Incontrolable y aniquilador. Aparece de repente, se adueña de todo tu ser y te paraliza. Cada uno fabrica los suyos propios y no queda otra que desmontar los que resultan ficticios, aceptar los que carecen de fundamento y seguir adelante nuestra vida porque perderla es lo único que de verdad nos espanta. Saben bien a qué tenemos miedo, por eso exhiben sus presas a las que degüellan mirando a cámara y distribuyen las imágenes para que todos sepamos hasta dónde pueden llegar. Nos aterra morir y lo saben. Disfrutan de todo ese pavor que recorre nuestra espalda cuando cabe la más mínima posibilidad de que seamos uno de los próximos que caigan.
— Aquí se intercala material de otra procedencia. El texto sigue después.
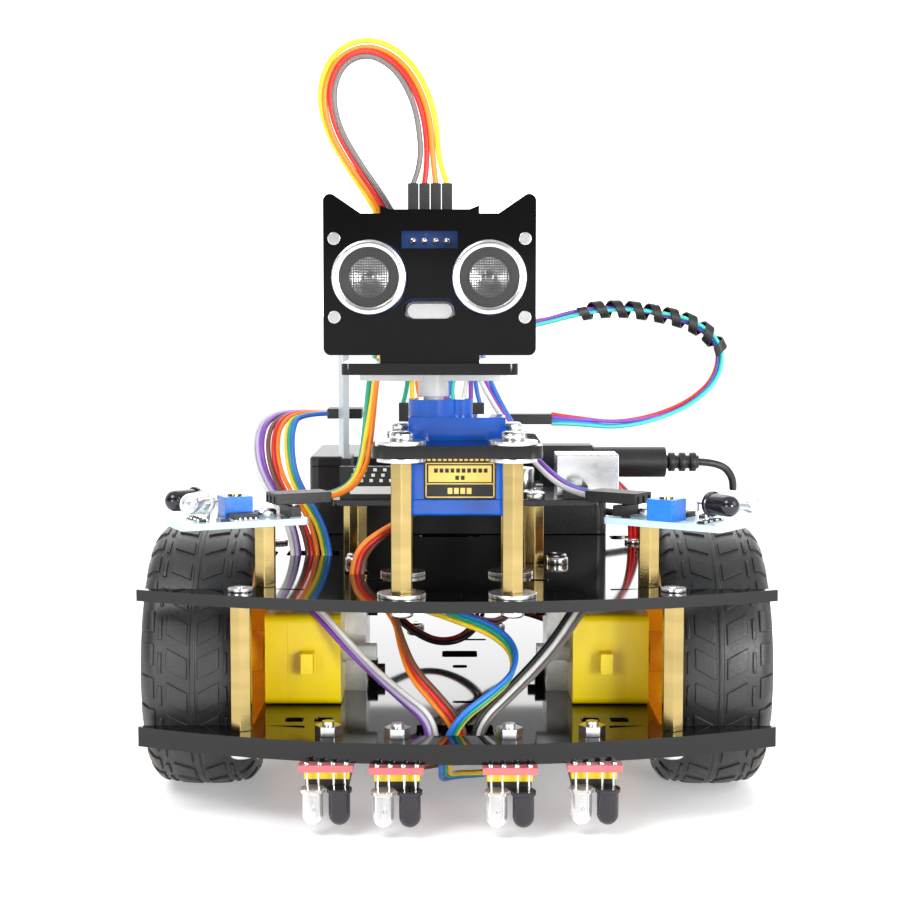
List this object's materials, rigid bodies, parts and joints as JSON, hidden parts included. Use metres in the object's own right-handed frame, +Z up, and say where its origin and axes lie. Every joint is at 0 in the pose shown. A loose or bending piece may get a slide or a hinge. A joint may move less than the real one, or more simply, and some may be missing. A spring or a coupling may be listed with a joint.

Ellos no tienen miedo a nada de eso. Ellos se consideran los elegidos y ni siquiera su muerte evitaría su satisfacción y orgullo. Han sembrado la angustia hasta que ha germinado e inundado nuestras vidas:

Miedo a un partido de fútbol, pavor a salir a cenar con la familia, escrúpulo y recelo si esta noche hay un concierto al que nos invitan los amigos. Estados en permanente estado de emergencia, metralletas por las calles, estampidas en las plazas confundiendo el sonido de un petardo con el de una de las bombas con las que juran que nos aniquilarán por mucho que nos escondamos, por mucho que huyamos, por mucho que queramos escapar.

Aún más miedo.

Sigamos aterrorizados y vendamos armas aunque sea al Ejército Iraquí. Ya tenemos el negocio montado suministrándoselas a Arabia Saudí, Indonesia, Australia, Egipto, Omán y hasta a Noruega. Poseemos el lujoso título de ser el séptimo país del mundo que más armas exporta después de Estados Unidos, Rusia, Alemania, China, Francia y Reino Unido. Vendamos muchas más para aniquilar a unos aunque no sepamos quiénes son los otros. Ya marcan en el mapamundi los lugares donde vamos a pasar tanto miedo que ni siquiera nos daremos cuenta de que nos apuntan con nuestras propias armas.

Y entonces manifestamos todo ese miedo con cualquiera que pueda parecerse lo más mínimo a un árabe, a un marroquí, a un musulmán, a un moro al que catalogaremos llamándolo como nos brote cuando nos los crucemos por la calle por mucho que acuda a nosotros escapando de lo que nos espanta. Que no entre ni uno, blindémonos ante cualquiera que parezca uno de ellos. Temamos a todos para salvarnos de unos pocos y demostremos hasta qué punto tenemos miedo.

Como si el pánico pudiera ser la salvación. O siquiera la redención.